Data Linkage and Thematic Mapping Flashcards
Name 4 sources of geographic data
− Some free with GIS software or internet
− Data provision companies (expensive!)
− National services for Higher education and Research
− UKBORDERS: ways of extracting and downloading boundary datasets
About the census
− Cross-sectional snapshot of population on single date
− Source of secondary data (Official Statistics)
− Can be examined at several geographical levels
− Total (nearly!) enumeration (count) of national population
− Compulsory completion, require ‘willing co-operation’
− Coverage is consistent (all households asked same questions)
− Coverage comprehensive (enumerators try very hard to ensure completion/response)
− Decennial census since 1801 (2011 Census = 21st and last!), no Census 1941 (1966: mid-term sample Census)
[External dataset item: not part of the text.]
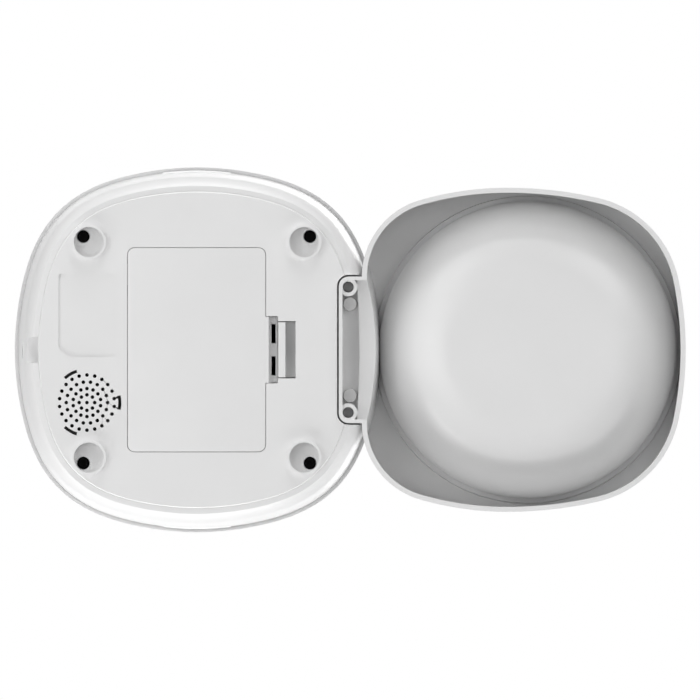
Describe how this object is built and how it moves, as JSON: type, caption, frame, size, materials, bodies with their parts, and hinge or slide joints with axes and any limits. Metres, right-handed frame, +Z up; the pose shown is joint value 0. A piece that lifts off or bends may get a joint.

− Confidentiality is protected, criminal offence to disclose information about identified individuals
− Released in ‘super output areas’ = 300 people.
− Costs a lot (£480m)
Name 5 uses of the census
− Info about population, housing, employment, education
− Re-calibration of mid-year population estimates
− Inform more than £50 billion of local authority expenditure per annum
− Business can assess markets and locate new offices
− Useful source for student dissertations/projects
How can you access the census?
− CASWEB- digital boundary data with attribute data for 1991 and 2001
− InFuse- select a particular topic and then filter out what is required (2001 and 2011)
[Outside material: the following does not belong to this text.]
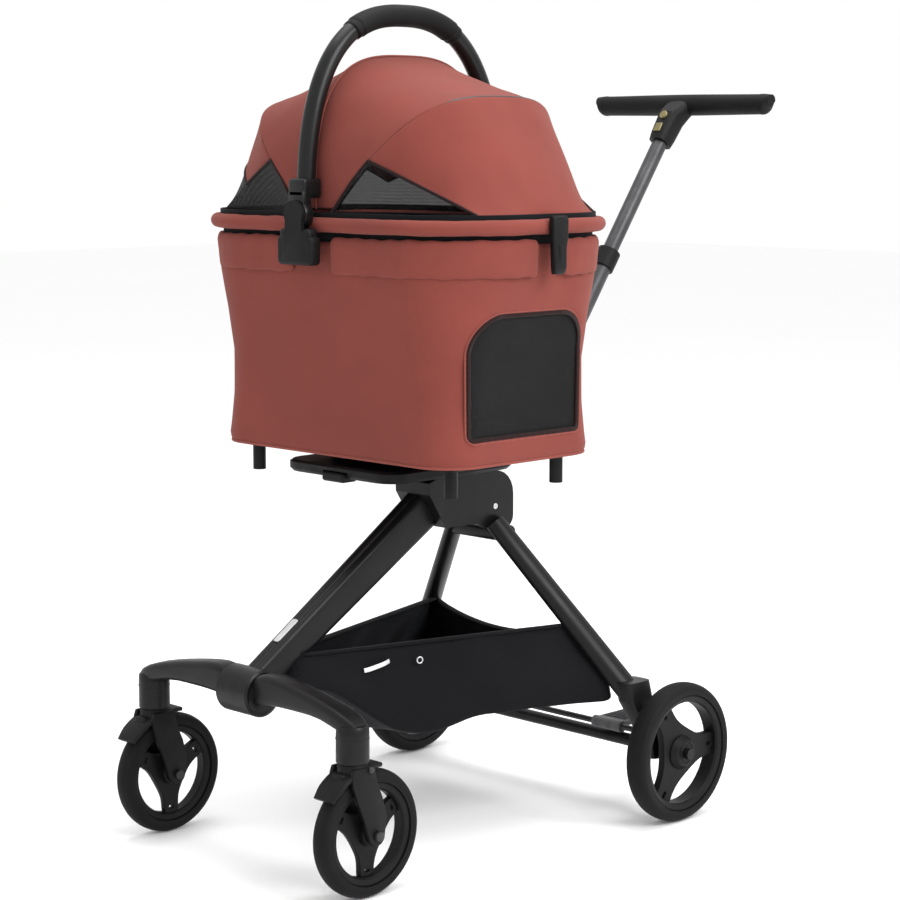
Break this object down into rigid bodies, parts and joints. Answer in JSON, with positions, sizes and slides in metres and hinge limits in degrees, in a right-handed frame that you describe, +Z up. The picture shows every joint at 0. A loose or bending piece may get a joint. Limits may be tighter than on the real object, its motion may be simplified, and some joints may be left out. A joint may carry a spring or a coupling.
{
  "type": "pet stroller",
  "caption": "Folding pet stroller: lift-off terracotta fabric carrier with folding hood and carry handle on a black caster chassis with a telescoping push bar.",
  "frame": {"origin": "centre of the whole object's footprint, on the ground it stands on", "axes": "+Z up, -Y towards the front casters, +Y towards the person pushing, +X to the right-hand end of the carrier seen from the front casters' side with the push bar behind"},
  "size_m": [0.579, 0.9501, 1.128],
  "materials": {
    "casting": "satin black powder coat",
    "moulding": "fine-textured black nylon",
    "tube": "dark anodised",
    "steel": "zinc plated",
    "grip": "soft matt black",
    "tyre": "matt black",
    "grey": "grey moulding",
    "fabric": "terracotta woven polyester",
    "black_fabric": "black woven polyester",
    "mesh": "black open mesh"
  },
  "bodies": {
    "frame": {"front_knuckle": "casting", "knuckle_bolt": "steel", "main_beam": "casting", "hub_housing": "casting", "leg_hinge_pin": "steel", "hub_screw": "steel", "carrier_platform": "moulding", "pole_hinge_pin": "steel", "front_bar_left": "casting", "front_bar_right": "casting", "storage_basket": "black_fabric"},
    "release_lever": {"carrier_release_lever": "moulding"},
    "caster_left": {"caster_fork_left": "moulding", "front_axle_left": "steel"},
    "caster_right": {"caster_fork_right": "moulding", "front_axle_right": "steel"},
    "front_wheel_left": {"front_wheel_left_tyre": "tyre", "front_wheel_left_rim": "moulding"},
    "front_wheel_right": {"front_wheel_right_tyre": "tyre", "front_wheel_right_rim": "moulding"},
    "rear_frame": {"leg_yoke": "casting", "rear_leg_left": "tube", "rear_leg_right": "tube", "rear_foot_left": "casting", "rear_foot_right": "casting", "rear_axle_bar": "tube"},
    "rear_wheel_left": {"rear_wheel_left_tyre": "tyre", "rear_wheel_left_rim": "moulding"},
    "rear_wheel_right": {"rear_wheel_right_tyre": "tyre", "rear_wheel_right_rim": "moulding"},
    "brake": {"brake_link_rod": "steel", "brake_pedal": "grey"},
    "push_bar": {"pole_yoke": "casting", "pole_lower_tube": "tube", "pole_collar": "moulding"},
    "push_handle": {"pole_upper_tube": "tube", "handle_neck": "moulding", "push_grip": "grip"},
    "release_button": {"release_button": "steel"},
    "height_trigger": {"height_trigger": "steel"},
    "carrier": {"carrier_shell": "fabric", "mesh_window_left": "mesh", "mesh_window_right": "mesh", "floor_board": "moulding", "pet_mat": "black_fabric", "carrier_base": "moulding", "lower_rim_cuff": "fabric", "upper_rim": "fabric", "hood_bow_centre": "moulding", "canopy_top": "fabric", "hood_end_left": "fabric", "hood_end_right": "fabric", "handle_mount_front": "moulding", "handle_mount_rear": "moulding"},
    "hood_left": {"hood_bow_left": "moulding"},
    "hood_right": {"hood_bow_right": "moulding"},
    "carry_handle": {"carry_handle": "moulding", "carry_grip": "grip"},
    "latch_left": {"rim_latch_left": "moulding"},
    "latch_right": {"rim_latch_right": "moulding"}
  },
  "joints": [
    {"name": "carrier_release_press", "type": "hinge", "parent": "frame", "child": "release_lever", "pos_m": [0, -0.2396, 0.504], "axis": [1, 0, 0], "range_deg": [0, 10], "stiffness_Nm_per_rad": 0.6},
    {"name": "caster_swivel_left", "type": "hinge", "parent": "frame", "child": "caster_left", "pos_m": [-0.2005, -0.4136, 0.1], "axis": [0, 0, 1], "continuous": true},
    {"name": "front_wheel_spin_left", "type": "hinge", "parent": "caster_left", "child": "front_wheel_left", "pos_m": [-0.2005, -0.3921, 0.083], "axis": [1, 0, 0], "continuous": true},
    {"name": "caster_swivel_right", "type": "hinge", "parent": "frame", "child": "caster_right", "pos_m": [0.2005, -0.4136, 0.1], "axis": [0, 0, 1], "continuous": true},
    {"name": "front_wheel_spin_right", "type": "hinge", "parent": "caster_right", "child": "front_wheel_right", "pos_m": [0.2005, -0.3921, 0.083], "axis": [1, 0, 0], "continuous": true},
    {"name": "rear_frame_fold", "type": "hinge", "parent": "frame", "child": "rear_frame", "pos_m": [0, 0.0159, 0.434], "axis": [-1, 0, 0], "range_deg": [0, 48], "deforming": ["storage_basket"]},
    {"name": "rear_wheel_spin_left", "type": "hinge", "parent": "rear_frame", "child": "rear_wheel_left", "pos_m": [-0.2655, 0.1439, 0.098], "axis": [1, 0, 0], "continuous": true},
    {"name": "rear_wheel_spin_right", "type": "hinge", "parent": "rear_frame", "child": "rear_wheel_right", "pos_m": [0.2655, 0.1439, 0.098], "axis": [1, 0, 0], "continuous": true},
    {"name": "brake_press", "type": "hinge", "parent": "rear_frame", "child": "brake", "pos_m": [0, 0.1229, 0.1215], "axis": [-1, 0, 0], "range_deg": [0, 12]},
    {"name": "push_bar_fold", "type": "hinge", "parent": "frame", "child": "push_bar", "pos_m": [0, 0.0925, 0.502], "axis": [-1, 0, 0], "range_deg": [0, 100]},
    {"name": "handle_height", "type": "slide", "parent": "push_bar", "child": "push_handle", "axis": [0, -0.5807, -0.8141], "range_m": [0, 0.15]},
    {"name": "release_button_press", "type": "slide", "parent": "push_handle", "child": "release_button", "axis": [0, 0.8141, -0.5807], "range_m": [0, 0.003], "stiffness_N_per_m": 300},
    {"name": "height_trigger_press", "type": "slide", "parent": "push_handle", "child": "height_trigger", "axis": [0, 0.8141, -0.5807], "range_m": [0, 0.003], "stiffness_N_per_m": 300},
    {"name": "carrier_lift", "type": "slide", "parent": "frame", "child": "carrier", "axis": [0, 0, 1], "range_m": [0, 0.15]},
    {"name": "hood_fold_left", "type": "hinge", "parent": "carrier", "child": "hood_left", "pos_m": [-0.03, -0.1301, 0.858], "axis": [0, -1, 0], "range_deg": [0, 36], "deforming": ["canopy_top", "hood_end_left"]},
    {"name": "hood_fold_right", "type": "hinge", "parent": "carrier", "child": "hood_right", "pos_m": [0.03, -0.1301, 0.858], "axis": [0, 1, 0], "range_deg": [0, 36], "deforming": ["canopy_top", "hood_end_right"]},
    {"name": "carry_handle_swing", "type": "hinge", "parent": "carrier", "child": "carry_handle", "pos_m": [0, -0.1301, 0.852], "axis": [0, 1, 0], "range_deg": [-46, 46]},
    {"name": "rim_latch_open_left", "type": "hinge", "parent": "carrier", "child": "latch_left", "pos_m": [-0.284, -0.1301, 0.786], "axis": [0, -1, 0], "range_deg": [0, 60]},
    {"name": "rim_latch_open_right", "type": "hinge", "parent": "carrier", "child": "latch_right", "pos_m": [0.284, -0.1301, 0.786], "axis": [0, 1, 0], "range_deg": [0, 60]}
  ]
}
What is Metadata? And the 4 things it shows
Descriptive information about data (Content, Quality, Condition, Origin)
Why do we need metadata?
It is important for the integrity of any analysis
What is Mapping?
Linking of geographic and attribute data
Name the 3 types of Thematic Mapping
Chloropleth, Proportional Symbols, Dot maps
Objective of Chloropleth Maps
Symbolise magnitude of statistics for areas
Key points about chloropleth maps
− Use darker shading for higher values and light shading for lower values
− Sliding scale (dark > light)
− Avoid shades that are too similar
− Bright colours often interpreted as higher values
− Avoid solid white shading = no data
When deciding on class Intervals… 4
− Need to specify number of classes and class interval used (5 usually maximum, 4 is common) Equal count − The same number of records/areas/zones in each class Natural break − Sometimes data is clustered into distinct groups so the GIS will assign classes based on these clusters Standard deviation − Middle range breaks at mean of data and then each class is on SD above or below. Quartiles/ Quintiles where the class breaks are made for each 20% of people unemployed.
Problems of Chloropleth Maps
− Some zones (e.g. wards and output areas) are not natural areas for representing socioeconomic conditions, but we have limited choice.
− Choice of areal units is arbitrary and modifiable
− Information is lost when data are aggregated
− MAUP and Ecological fallacy